Challenge Accepted is aimed at learners in Grade six and seven but is open to anyone younger than 18. As Grade 10 and 11 learners themselves, Saadiq, Tayla, Quratul-Ain and Rebecca know what it’s like to be young South Africans. They drew a lot on their own experiences – the hardships and self-moulding they had gone through – when designing the programme. They also based it very loosely on Donald Trump’s TV game show, The Apprentice. However, they confess that Challenge Accepted, ultimately, aims to live up to the Allan Gray Orbis Foundation’s vision:
In the coming years there will emerge from diverse communities, a new generation of high-impact, responsible entrepreneurs. Individuals of passion, integrity and innovation who will be at the forefront of the continuing economic and social transformation of this region. These individuals will be ambassadors of the power of initiative, determination and excellence, acting as role models so that many more will follow in their pioneering footsteps.

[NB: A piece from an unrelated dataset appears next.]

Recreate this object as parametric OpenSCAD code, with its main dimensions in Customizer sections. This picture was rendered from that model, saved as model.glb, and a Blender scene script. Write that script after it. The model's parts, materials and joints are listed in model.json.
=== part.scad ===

“Ever since the beginning of our time on the Scholarship we have had a strong yearning to make our mark on this world and attempt to bring about significant change in South Africa,” explains Saadiq. Being Scholars had so changed their perspective on life that they could not help but accept the challenge of taking some pioneering footsteps.
The Challenge Accepted team sees the programme as only a first phase of their plan to unify, across Cape Town, youths who are equally passionate about contributing positively to the social and economic development in South Africa.